Wednesday, August 27, 2008
Halloween will be upon us before you know it. In order to help celebrate the coming change in season, the beautiful fall colors and the fun of Halloween, this giveaway features "2" handmade resin jewelry pendants which feature candy! The first contains 2 pieces of candy corn - something you will no doubt see a lot of within the next few weeks. The second features a single M&M set in a candy sprinkles background in fall colors.
To win one of these cool items, all you have to do is leave me a comment telling me your favorite thing about the autumn season. That's it. On September 15, the names of all who left comments will be entered into a random drawing and "2" lucky winners will be selected. Please be sure I have a way of contacting you in case you win, so I can obtain your mailing address. This will help ensure you can have your jewelry to wear in plenty of time for Halloween and the fall season. Oh, and did I tell you, the 15th happens to be a FULL moon.....
Wednesday, August 20, 2008
Basically, the swap is limited to 25 or 30 people. A theme is decided, and participants contribute one small page (front and back) for each book. Some participants opted to make all 30 pages from scratch; others, like me, made one original copy of the page, photocopied it, then decorated it with embellishments, glitter and anything else to accentuate the designs. On my page, I used tulle and glitter glue for the dress, and added a little acrylic star to the sky.
After the pages are completed, they are sent to the swap hostess, who binds each book, then mails one to each participant. The book pages are small in size but the books themselves end up being really chunky because of all of the embellishments added to the pages.

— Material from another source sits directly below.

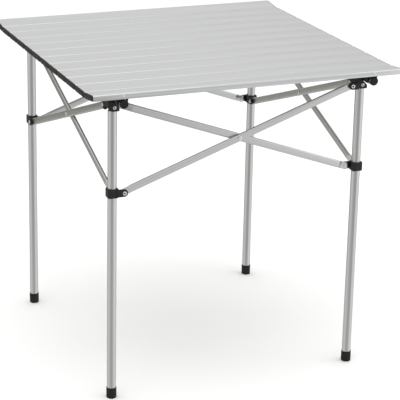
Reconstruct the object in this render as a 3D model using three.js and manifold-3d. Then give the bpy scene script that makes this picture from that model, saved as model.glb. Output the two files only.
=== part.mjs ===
// Roll-top folding table: twelve aluminium slats lie across two round rails, and the
// rails lie on four corner brackets of a folding frame. Each side of the frame is a
// scissor of two bars. Lengths are in millimetres and angles in degrees. X runs along
// the slats, Y across them towards the back and Z up. The origin is on the ground,
// below the middle of the tabletop.
import * as THREE from "three";
import { mergeVertices } from "three/addons/utils/BufferGeometryUtils.js";
import Module from "manifold-3d";

const wasm = await Module();
wasm.setup();

// Overall sizes
const table_width = 700; // along the slats
const table_depth = 700; // across the slats
const table_height = 700; // to the raised rims of the two end slats
const leg_inset = 66; // from the tabletop's edge to a leg's axis
const gap = 0.3; // between pieces that touch or slide

// Slats
const slat_count = 12;
const rim_run = 52; // level distance that an end slat covers
const slat_depth = 12.5; // top face to the underside
const slat_wall = 1.5;
const slat_edge_radius = 3.5;
const slat_lip = 5; // inward foot of each flange
const rim_rise = 6; // how far an end slat's outer edge stands above the flat slats
const seam_gap = 0.4;
const end_cap_thickness = 2; // outside the slat
const end_cap_inset = 0.25; // of a cap's outline inside the slat's
const cord_hole_radius = 3;
const cord_hole_depth = 8; // below the top face
const cord_spacing = 440; // between the two elastic cords

// Rails and the clips that hold them under the end slats
const rail_radius = 9.5;
const rail_wall = 1.2;
const rail_inset = 16; // from the tabletop's edge to the face of a cap
const rail_offset = 8; // of each rail from its legs' axes, towards +X
const rail_headroom = 0.4; // above the bars' upper ends
const rail_cap_thickness = 4;
const rail_plug_length = 12;
const clip_wall = 3.4;
const clip_block = 7; // thickness of the clip's thick cheek
const clip_length = 12;
const clip_drop = 17; // of the thick cheek below the slat
const clip_inset = 13; // from the seam to the clip
const clip_plate = 4;
const clip_rivet_radius = 1.4;
const clip_rivet_head = 3;

// Legs and feet
const leg_radius = 9.85;
const leg_wall = 1.2;
const foot_wall = 0.85;
const foot_height = 24;
const foot_base = 4;

// Scissor bars
const bar_height = 16;
const bar_thickness = 7;
const bar_plane_gap = 0.6; // between the inner and the outer bar of one side
const bar_end_room = 3; // between a slider and the bars' ends
const scissor_drop = 185.5; // from a bar's upper pivot to its lower one
const pin_radius = 2.6;
const pin_head_radius = 4.5;
const pin_head_thickness = 1.5;

// Corner brackets and sliders
const lug_thickness = 5.9;
const bracket_wall = 1.15; // beyond the leg, along X
const bracket_drop = 7; // below the upper pivots
const bracket_horn = 2.6; // above the rail's axis
const bracket_chamfer = 8; // of its lower edge towards -X
const spigot_length = 30;
const slider_wall = 1.85;
const slider_height = 20;
const eyelet_radius = 3.8;
const eyelet_shank = 2.4;
const eyelet_bore = 1.7;
const eyelet_head = 1.2; // thickness, beyond the bracket
const eyelet_rise = 1.5; // above the upper pivots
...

I joined the group when it hosted it's second swap, "Vintage Prom Dress." I am anxiously awaiting the arrival of my book which which should be here any day now. I have also signed up for 3 more swaps through the group - "Sweet Marie" (which is Marie Antoinette/French-themed); "Halloween" and "Vintage Christmas".
I invite you to come check out the group and participate in one (or more) of the swaps if you dare. But - consider yourself warned - this is EXTREMELY addicting. :)
Tuesday, August 19, 2008
Halloween is such a fun time of year and I thought it would be a great time to host our first blog swap with a vintage Halloween theme. This swap is a 3 for 3 ATC (Altered Trading Card) swap. What is an ATC, you ask? An ATC is a miniature work of art (the size of a playing card) which people swap with one another. The size of the ATC is always 2 1/2" by 3 1/2". It can be decorated in any form or fashion, including painting, decoupage, collage and the like. If you have not made an ATC yet, I warn you - it's really addicting. Thankfully, they are inexpensive to make, so you can craft your heart out and not break the bank.
Here are the rules for this swap:
1) This is a 3 for 3 swap. This means you will make 3 ATC's and get 3 ATC's in return. The theme is Vintage Halloween - think witches, ghosts, pumpkins, black cats and anything else that conjures up thoughts of Halloween from days past.
2) Swap sign-ups close on September 6th. If you'd like to participate, please comment here or email me at: email@example.com and I will add you to the list.
3) ATC packages must be in the mail to me by September 30. After all, this is a Halloween swap and it would not be fun if we swapped afterwards. Once I get everyone's packages, I will swap out the ATC's and mail them out to you ASAP.
4) Please include a self-addressed return envelope for your ATC's and include enough money or stamps (if you are in the United States) to cover the cost of shipping. (This shouldn't be too much - $1.50 or so.) Please don't send postage meter strips. The post office doesn't accept these if they are being used to mail a package from a different state. If you live outside of the United States, you can still participate, but instead of sending me stamps, you can send me a payment through Paypal to cover the cost of shipping.
5) That's it! Let the sign-ups begin and have fun! Whoo hoo! I will keep a running list of participates on this post, so please be sure to check back for updates.
(Pictured are ATC's I designed and traded in a Halloween swap last year. Just a little something to help you get your creative juices flowing.)
Monday, August 18, 2008
People often contact me for tips on the resin making process. In this resin making series, I hope to touch on some of the common problems that occur with the process and offer solutions on how to correct them. Much of what I will share with you is based on my own trial and error in making my own projects.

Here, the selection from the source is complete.